Beware any attempt to identify privacy invasion with technical progress. It is true and important that routine and rapidly expanding privacy invasion is implicit in traditional methods of computer system design, but plenty of technical design methods exist to protect privacy, especially using cryptography. This kind of argument has been used with particular force in the case of Caller Number ID (aka Caller ID, or CNID). It is well known by now that CNID promises a thousand applications at the intersection between the world of telephones and the world of computers. Privacy advocates are upset about CNID because industry keeps promoting rules that make it difficult for people to "block" their lines, thus preventing their phone number from being sent out digitally except when they explicitly ask for it to be sent. Proponents of industry's view have gone to great lengths, though, to define things in terms of "pro-CNID" versus "anti-CNID" camps, and I have found myself that it takes great determination to stay away from this terminology.
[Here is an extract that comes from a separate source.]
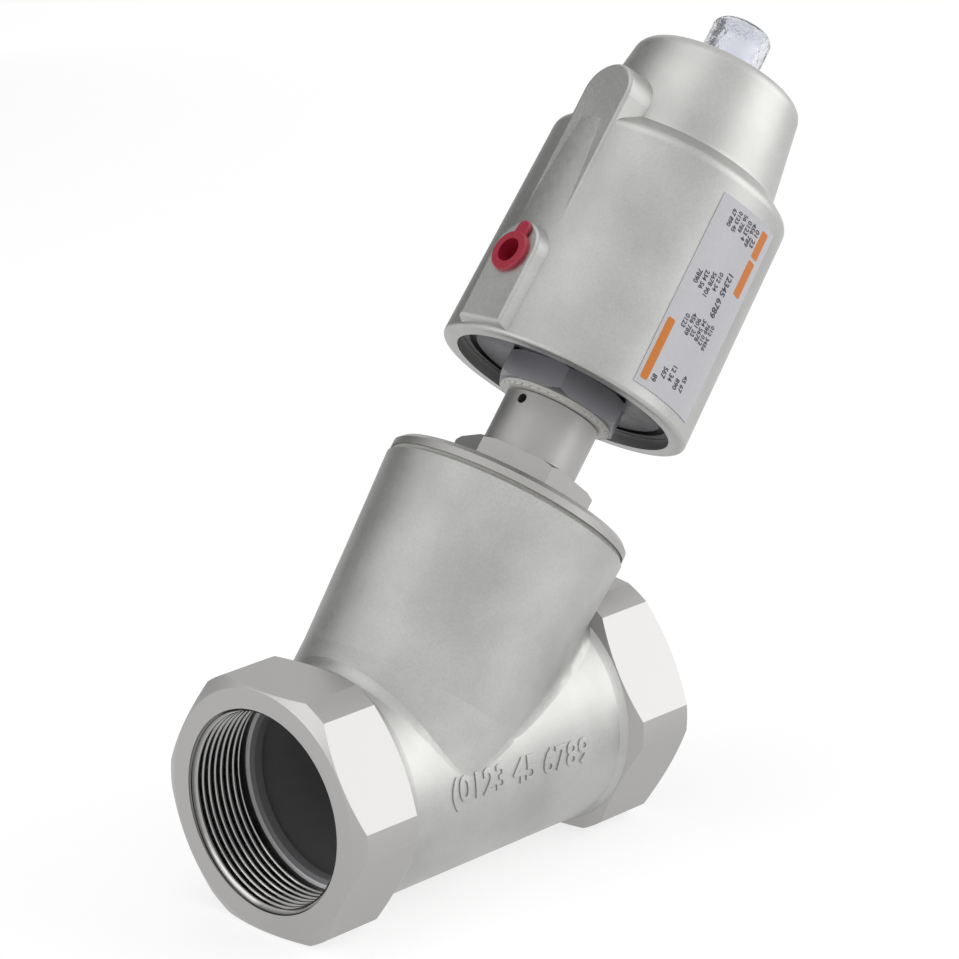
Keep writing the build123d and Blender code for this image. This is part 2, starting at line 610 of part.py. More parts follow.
PLUG_FLANGE_R = 6.4
PLUG_FLANGE = 1.6
PLUG_WALL = 1.1
PLUG_LENGTH = 5.5
EAR_R = 2.4
EAR_REACH = 7.6               # from the plug's centre to the ear's
EAR_THICK = 1.2
EAR_LIFT = 0.3
EAR_TURN = -9.0


def air_port_plug():
    """Hollow push-in transport plug with a pull ear, along local -X."""
    body_r = PORT_R - FIXED
    shell = turned(
        (0, -PLUG_LENGTH), (body_r - 0.8, -PLUG_LENGTH), (body_r, -PLUG_LENGTH + 1.5), (body_r, SEATED),
        (PLUG_FLANGE_R, SEATED), (PLUG_FLANGE_R, PLUG_FLANGE - 0.4), (PLUG_FLANGE_R - 0.4, PLUG_FLANGE),
        (body_r - PLUG_WALL, PLUG_FLANGE), (body_r - PLUG_WALL, -PLUG_LENGTH + 1.2), (0, -PLUG_LENGTH + 1.2),
    )
    neck = Pos(EAR_REACH / 2 + body_r / 2, 0) * Rectangle(EAR_REACH - body_r, 2 * EAR_R)
    ear = extrude(Pos(0, 0, EAR_LIFT) * (Pos(EAR_REACH, 0) * Circle(EAR_R) + neck), EAR_THICK)
    ear = fillet(ear.faces().sort_by(Axis.Z)[-1].edges().filter_by(GeomType.CIRCLE), EAR_THICK / 3)
    place = Pos(-BOSS_FACE, 0, RIM + PORT_ABOVE_RIM) * Rot(0, -90, 0) * Rot(0, 0, EAR_TURN)
    return place * (shell + ear)


# ---------------------------------------------------------------- stem assembly
SEAL_THICK = 4.0
SEAL_INNER_R = SEAT_R - 4.5
SEAL_OUTER_R = SEAT_R + SEAT_NOSE_WIDTH + SEAL_OVERHANG
SEAL_FOOT = SEAT_FACE + SEATED
SEAL_TOP = SEAL_FOOT + SEAL_THICK
DISC_PLATE = 6.0
DISC_R = SEAL_OUTER_R + SEAL_OVERHANG
DISC_HUB_R = 10.5
DISC_HUB = 7.0
WASHER_THICK = 3.5
DISC_TOP = SEAL_TOP + DISC_PLATE
STEM_STEP = SEAL_TOP + 4.0
DISC_NUT_AF = 17.0
DISC_NUT_HEIGHT = 6.5
DISC_NUT_TOP = SEAL_FOOT + 1.0 - WASHER_THICK - SEATED
STEM_FOOT = DISC_NUT_TOP - DISC_NUT_HEIGHT - 1.5
PISTON_STEP = PISTON_FOOT + 2.0
PISTON_NUT_AF = 16.0
PISTON_NUT_HEIGHT = 6.5
WASHER = 1.5
WASHER_R = 9.0
STEM_TOP = PISTON_TOP + WASHER + PISTON_NUT_HEIGHT + 2.0


def stem():
    """Stem with reduced, bevelled ends for the disc and the piston."""
    return turned(
        (0, STEM_FOOT), (STEM_END_R - 0.6, STEM_FOOT), (STEM_END_R, STEM_FOOT + 0.6), (STEM_END_R, STEM_STEP),
        (STEM_R, STEM_STEP), (STEM_R, PISTON_STEP), (STEM_END_R, PISTON_STEP), (STEM_END_R, STEM_TOP - 0.6),
        (STEM_END_R - 0.6, STEM_TOP), (0, STEM_TOP),
    )


def valve_disc():
    """Disc with a hub round the stem and a boss inside the seal ring."""
    hole = STEM_END_R + FIXED
    boss_r = SEAL_INNER_R - FIXED
    return turned(
        (hole, SEAL_FOOT + 1.0 + SEATED), (boss_r, SEAL_FOOT + 1.0 + SEATED), (boss_r, SEAL_TOP + SEATED),
        (DISC_R, SEAL_TOP + SEATED), (DISC_R, DISC_TOP - 2.0), (DISC_R - 2.0, DISC_TOP),
        (DISC_HUB_R + 1.5, DISC_TOP), (DISC_HUB_R, DISC_TOP + 1.5), (DISC_HUB_R, DISC_TOP + DISC_HUB - 0.8),
        (DISC_HUB_R - 0.8, DISC_TOP + DISC_HUB), (STEM_R + FIXED, DISC_TOP + DISC_HUB),
        (STEM_R + FIXED, STEM_STEP), (hole, STEM_STEP - SEATED),
    )


def seat_seal():
    """Flat sealing ring whose inner lip sits over the washer."""
    return turned(
        (SEAL_INNER_R, SEAL_FOOT + 1.0), (SEAL_INNER_R + 1.5, SEAL_FOOT + 1.0), (SEAL_INNER_R + 2.5, SEAL_FOOT),
        (SEAL_OUTER_R, SEAL_FOOT), (SEAL_OUTER_R, SEAL_TOP), (SEAL_INNER_R, SEAL_TOP),
    )


def seal_washer():
    top = SEAL_FOOT + 1.0 - SEATED
    return turned(
        (STEM_END_R + FIXED, top - WASHER_THICK + SEATED), (SEAL_INNER_R - 1.0, top - WASHER_THICK + SEATED),
        (SEAL_INNER_R + 1.4, top - 1.2), (SEAL_INNER_R + 1.4, top), (STEM_END_R + FIXED, top),
    )


def disc_nut():
    foot = DISC_NUT_TOP - DISC_NUT_HEIGHT
    return hexagon(DISC_NUT_AF, foot, DISC_NUT_TOP, 0.8) - rod(STEM_END_R + FIXED, foot - 1, DISC_NUT_TOP + 1)


PISTON_EDGE = CYLINDER_R - RING_GAP
SEAL_GROOVE = 4.2
GUIDE_GROOVE = 3.4
GROOVE_DEPTH = 3.0


def piston():
    """Turned piston: hub, spring pocket, grooves for the lip seal and the guide band."""
    hole = STEM_END_R + FIXED
    seal_foot = PISTON_FOOT + 1.6
    guide_foot = PISTON_TOP - 1.6 - GUIDE_GROOVE
    edge = PISTON_EDGE
    deep = edge - GROOVE_DEPTH
    pocket_outer = SPRING_R + SPRING_WIRE + SPRING_SIDE_GAP
    hub = SPRING_R - SPRING_WIRE - SPRING_SIDE_GAP
    return turned(
        (STEM_R + FIXED, PISTON_FOOT), (edge, PISTON_FOOT), (edge, seal_foot), (deep, seal_foot),
        (deep, seal_foot + SEAL_GROOVE), (edge, seal_foot + SEAL_GROOVE), (edge, guide_foot),
        (edge - 1.5, guide_foot), (edge - 1.5, guide_foot + GUIDE_GROOVE), (edge, guide_foot + GUIDE_GROOVE),
        (edge, PISTON_TOP), (pocket_outer, PISTON_TOP), (pocket_outer, SPRING_POCKET), (hub, SPRING_POCKET),
        (hub, PISTON_TOP), (hole, PISTON_TOP), (hole, PISTON_STEP + SEATED), (STEM_R + FIXED, PISTON_STEP + SEATED),
    )


def piston_seal():
    """Lip seal opening towards the air side."""
    foot = PISTON_FOOT + 1.6 + 0.1
    top = foot + SEAL_GROOVE - 0.2
    inner = PISTON_EDGE - GROOVE_DEPTH + FIXED
    outer = CYLINDER_R - RUNNING
    middle = (inner + outer) / 2
    return turned(
        (inner, foot), (middle - 0.3, foot), (middle, foot + 2.2), (middle + 0.6, foot), (outer, foot),
        (outer, foot + 1.4), (outer - 0.6, top), (inner, top),
    )


def piston_guide():
    """Guide band with a slanting cut."""
    foot = PISTON_TOP - 1.6 - GUIDE_GROOVE
    band = ring(PISTON_EDGE - 1.5 + FIXED, CYLINDER_R - RUNNING, foot + 0.1, foot + GUIDE_GROOVE - 0.1)
    return band - Pos(CYLINDER_R, 0, foot + GUIDE_GROOVE / 2) * Rot(30, 0, 0) * Box(6, 0.8, 12)


def piston_washer():
    return ring(STEM_END_R + FIXED, WASHER_R, PISTON_TOP + SEATED, PISTON_TOP + WASHER)


def piston_nut():
    foot = PISTON_TOP + WASHER + SEATED
    hole = rod(STEM_END_R + FIXED, foot - 1, foot + PISTON_NUT_HEIGHT + 1)
    return hexagon(PISTON_NUT_AF, foot, foot + PISTON_NUT_HEIGHT, 0.8) - hole


def indicator_rod():
    """Bright rod on the stem's end; its head rises into the clear cap when the valve opens."""
    head_r = CAP_THREAD_R - CAP_WALL - 0.8
    top = DOME_TOP + CAP_HEIGHT - CAP_WALL - 1.5 - STROKE
    foot = STEM_TOP + SEATED
    return turned(
        (0, foot), (3.5, foot), (3.5, foot + 3.0), (2.2, foot + 4.5), (2.2, top - 9.0), (head_r, top - 7.0),
        (head_r, top - 1.5), (head_r - 1.5, top), (0, top),
    )


# ---------------------------------------------------------------- all nodes
ON_STEM_AXIS = {
    "bonnet_gasket": bonnet_gasket, "bonnet": bonnet, "stem_guide": stem_guide, "disc_springs": disc_springs,
    "packing_support": packing_support, "packing_rings": packing_rings, "gland_nut": gland_nut,
    "upper_bush": upper_bush, "air_seal_ring": air_seal_ring, "slip_ring": slip_ring,
    "neck_snap_ring": neck_snap_ring, "stem": stem, "valve_disc": valve_disc, "seat_seal": seat_seal,
    "seal_washer": seal_washer, "disc_nut": disc_nut, "piston": piston, "piston_seal": piston_seal,
    "piston_guide": piston_guide, "piston_washer": piston_washer, "piston_nut": piston_nut,
    "indicator_rod": indicator_rod,
}
ON_HEAD = {
    "actuator_nut": actuator_nut, "neck_seal_ring": neck_seal_ring, "base_plate": base_plate,
    "base_seal_ring": base_seal_ring, "base_circlip": base_circlip, "actuator_housing": actuator_housing,
    "spring_seat": spring_seat, "return_spring": return_spring,
    "cap_seal": cap_seal, "indicator_cap": indicator_cap, "data_label": data_label,
    "air_port_plug": air_port_plug,
}

export_step(valve_body(), "parts/valve_body.step")
for name, make in ON_STEM_AXIS.items():
    export_step(STEM_FRAME.location * make(), f"parts/{name}.step")
for name, make in ON_HEAD.items():
    export_step(HEAD_PLACE * make(), f"parts/{name}.step")
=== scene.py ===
"""Looks of an angle seat valve with a piston actuator: finishes, socket threads, label print and stage."""

import math

import bmesh
import bpy
import numpy as np
from mathutils import Matrix, Vector


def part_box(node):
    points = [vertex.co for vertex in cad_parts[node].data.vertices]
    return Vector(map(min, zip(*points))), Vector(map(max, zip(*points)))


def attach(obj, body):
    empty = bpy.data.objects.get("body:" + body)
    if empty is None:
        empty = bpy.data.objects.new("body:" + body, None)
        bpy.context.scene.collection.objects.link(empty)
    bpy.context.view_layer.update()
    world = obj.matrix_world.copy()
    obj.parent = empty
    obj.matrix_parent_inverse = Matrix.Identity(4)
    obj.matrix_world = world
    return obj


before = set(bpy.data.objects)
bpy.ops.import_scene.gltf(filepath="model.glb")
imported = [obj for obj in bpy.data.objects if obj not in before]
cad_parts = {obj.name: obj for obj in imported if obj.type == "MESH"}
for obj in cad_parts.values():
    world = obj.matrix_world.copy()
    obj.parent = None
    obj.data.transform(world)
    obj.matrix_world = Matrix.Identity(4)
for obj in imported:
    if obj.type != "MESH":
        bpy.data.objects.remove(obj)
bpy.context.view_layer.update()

bl_info = {
    "name": "Angle seat valve finishes",
    "version": (1, 0, 0),
    "blender": (4, 5, 0),
    "location": "View3D > Sidebar > Valve",
    "description": "Gives the packed valve its metals, plastics, threads and label print",
    "category": "Object",
}

MM = 0.001
STEM_ANGLE = math.radians(50.0)
STEM_FOOT = np.array([43.8, 0.0, 0.0]) * MM
ACROSS = np.array([math.sin(STEM_ANGLE), 0.0, -math.cos(STEM_ANGLE)])
SIDEWAYS = np.array([0.0, 1.0, 0.0])
ALONG = np.array([math.cos(STEM_ANGLE), 0.0, math.sin(STEM_ANGLE)])
FACE_TO_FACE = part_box("valve_body")[1].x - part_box("valve_body")[0].x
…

As soon as any kind of technological debate get defined as "pro-" versus "anti-", whole layers of rhetoric start cutting in: they're Luddites! But it doesn't work that way. Most technologies worth having can be designed to provide inherent privacy protections -- not just data security (see above), but convenient, iron-clad mechanisms for opting out or for participating without having one's information captured and cross-indexed by a universal identifier. I'm not normally inclined to advocate technical fixes, but when it comes to information technology and privacy, I actually do think that they're the only answer that can stick.